In the US, the compensation paid to employees in finance, together with financial sector corporate profits, added up to close to $200,000 (in constant 2005 dollars) per each person working in the finance industry in 2010, according to BEA data (NIPA, section 6). In real terms this figure has almost doubled since the early 1990s, and more than tripled since 1980. By contrast, inflation-adjusted median household income in the US is unchanged over the past 20 years.
This remarkable rise in the fortunes of people working in the US's financial industry almost perfectly matches the rise in the income share going to the richest 1% of Americans. It's certainly possible that this correlation is spurious. But it's also natural to consider that perhaps this is not just a coincidence.
(Note: data on top 1% from Emmanuel Saez.)
The Story Behind the Numbers
What has driven this impressive concentration of power and wealth into the few hands that control the world's financial system? It's hard to escape being drawn toward the conclusion that the rules of the system have indeed been subtly, slowly changed over the last 30 years, simply because no alternative explanations seem to fit.
To see this, let me make four uncontroversial (I hope) observations:
- The US's political system is far more dependent on financial contributions from super-wealthy contributors than it used to be.
- Contributors tend to give more money to political actors that will do things that they like.
- Since the US is a democracy, the US's political system establishes the rules of the game by which individuals and corporations must play.
- Super-wealthy individuals in the US have grown even more super-wealthy over the past
twothree decades, and thus more able to fund the US's political system. (See point 1.)
Of course, there could be more than one possible explanation for this series of observations; they could be completely unrelated phenomena, for example. However, it's also possible that these phenomena do indeed have something to do with each other. All we need to do is posit some mechanism by which #3 above could have led to #4, and the logical loop is complete. My candidate would be this:
3.5: The rules pertaining to the financial system have been modified over the past two decades in such a way that it has facilitated the concentration of wealth and power in the financial sector.
And now we have a complete and consistent logical story of a self-sustaining cycle in which greater concentration of wealth leads to more political influence by the super-wealthy, which leads to rule-changes to their benefit, which leads to greater concentration of wealth.

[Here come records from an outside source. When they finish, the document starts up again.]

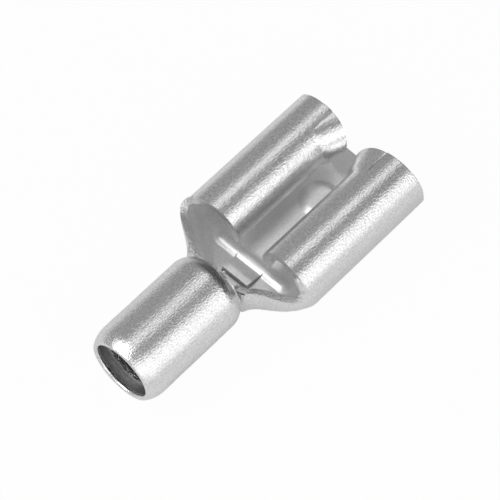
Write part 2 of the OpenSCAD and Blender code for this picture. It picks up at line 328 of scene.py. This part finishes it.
sheet_tin = tin("bright_tin_sheet", grey=0.90, rough=0.21, shine=1,
                grain=0.015 * mm, streaks=0.002 * mm, wave=0.005 * mm)
inner_tin = tin("inner_tin", grey=1.0, rough=0.34, shine=0.52,
                grain=0.004 * mm, streaks=0.001 * mm, wave=0.004 * mm)
tube_tin = tin("bright_tin_tube", grey=0.88, rough=0.21, shine=1,
               grain=0.018 * mm, streaks=0.002 * mm, wave=0.008 * mm)
# The sleeve's bore is painted shade: a dark tin stands in for the shade deep inside the tube.
bore_shade_tin = tin("sleeve_bore_painted_shade", grey=0.30, rough=0.35, shine=1,
               grain=0.020 * mm, streaks=0.002 * mm, wave=0.010 * mm)
edge_tin = tin("sheared_edge", grey=0.72, rough=0.34, shine=1,
               grain=0.07 * mm, streaks=0.0, wave=0.03 * mm)
# The barrel's bore is painted shade too: a darker tin stands in for the shade inside the barrel.
barrel_shade_tin = tin("barrel_bore_painted_shade", grey=0.55, rough=0.24, shine=1,
                 grain=0.040 * mm, streaks=0.002 * mm, wave=0.02 * mm)
finishes = (sheet_tin, inner_tin, tube_tin, bore_shade_tin, barrel_shade_tin, edge_tin)
print("finishes:", ", ".join(finish.name for finish in finishes))

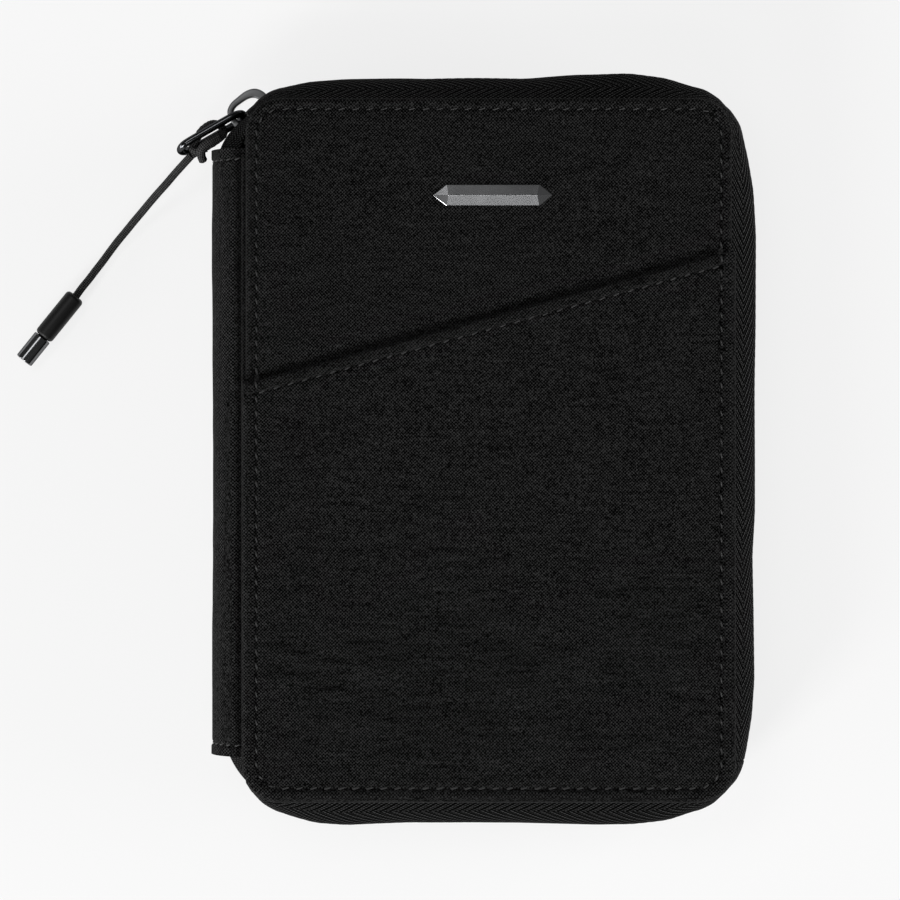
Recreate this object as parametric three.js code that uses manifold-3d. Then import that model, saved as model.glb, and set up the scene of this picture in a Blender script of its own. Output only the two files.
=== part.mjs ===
// Travel document organizer: a zip-around passport wallet lying on its back.
// Millimetres, +X right, +Y up the cover, +Z out of the front cover.
// The origin is the centre of the back cover's outer face.
import * as THREE from 'three';
import { mergeVertices } from 'three/addons/utils/BufferGeometryUtils.js';
import Module from 'manifold-3d';

const wasm = await Module();
wasm.setup();

// ---------------------------------------------------------------- driving dimensions
const PANEL_W = 108;
const PANEL_H = 155.5;
const CORNER_R = 8;
const SHELL_T = 0.9;
const BOARD_T = 1.0;
const LINING_T = 0.5;
const LAYER_GAP = 0.1;
const BODY_T = 27;

const POCKET_T = 0.8;
const POCKET_PROUD = 0.4;
const POCKET_EDGE_LEFT_Y = 14.1;
const POCKET_EDGE_RIGHT_Y = 43.9;

const TAPE_T = 1.0;
const TAPE_TOP_Z = 7.6;
const COIL_LOW_Z = 7.7;
const COIL_HIGH_Z = 13.4;
const COIL_DEPTH = 1.7;
const CORNER_BULGE = 1.5;
const TOP_BULGE = 6.2;
const RIGHT_BULGE = 5.9;
const BOTTOM_BULGE = 6.6;
const BULGE_LENGTH = 24;
const TAPE_START_DEG = 150;
const TAPE_END_DEG = 208;
const COIL_START_DEG = 112;
const COIL_END_DEG = 205;

const SPINE_EDGE_X = -55;
const SPINE_OUT = 7;
const SPINE_LOW_Z = 1.2;
const SPINE_TOP_Y = 66.8;
const SPINE_BOTTOM_Y = -68.5;

const SLIDER_X = -54.05;
const SLIDER_Y = 75.83;
const SLIDER_Z = 13.5;
const SLIDER_TURN = THREE.MathUtils.degToRad(33);
const SLIDER_LENGTH = 9.4;
const SLIDER_HALF_WIDTH = 4.4;
const PLATE_TOP = -2;
const PLATE_T = 1;
const CHANNEL = 1.7;
const INNER_PLATE_T = 0.9;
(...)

And the financial sector is the arena in which this cycle has largely been played out.
Whether or not you believe this story, it is a plausible one, and it should not come as a surprise that many people believe it. And I think this is exactly what lies at the heart of the anger and frustration felt by so many toward the finance industry.
And now we get to the fuel that has been repeatedly added to this already hot fire in recent years: the repeated use of taxpayer money to rescue big banks, both in the US and Europe. The latest plan to end the eurozone debt crisis has, as one of its core elements, a commitment of additional taxpayer money to help keep Europe's banks afloat; the string of bank bailouts continues.
The whole idea of using taxpayer funds to support the financial system is justifiably difficult to digest. Weren't the world's biggest financial institutions exactly the cause of the financial meltdown in late 2008? Aren't they also substantially responsible for the eurozone debt crisis through their unwise lending? And in between these various crises, haven't they been earning obscene amounts of money while crying foul any time they are asked to share it through higher upper-income tax rates? So why should taxpayers lift a finger to help the world's bankers in those instances when they've bet the wrong way?
The problem is that banks are absolutely essential to our economic system. Like it or not, they are special. This is largely the result of their unique ability to make loans, create money, and direct capital toward sectors of the economy that need it. Without financial intermediation, today's economy would immediately grind to a halt. The health of the world's economy is, without exaggeration, completely at the mercy of the banking sector.
And that is the icing on the cake. It's awful to contemplate that our basic economic system, and the very livelihood of most of us who participate in world's modern market economy, are crucially dependent on institutions that are so hard to understand, have done so much to concentrate wealth and power among the privileged few, and are directly responsible for financial chaos and crisis. But it's doubly awful to be forced to repeatedly bail them out under threat of widespread economic catastrophe, which is exactly what would happen in the absence of those bailouts. It really violates every fundamental notion of fairness.
The remedies for this situation are precisely those policies that the financial industry hates the most: significantly more government oversight, and/or mechanisms through which taxpayers can share in the benefits the financial sector brings during the good times. In the absence of such measures to rectify the basic unfairness of the current system, antipathy toward the world's financial industry will only grow. And with good reason.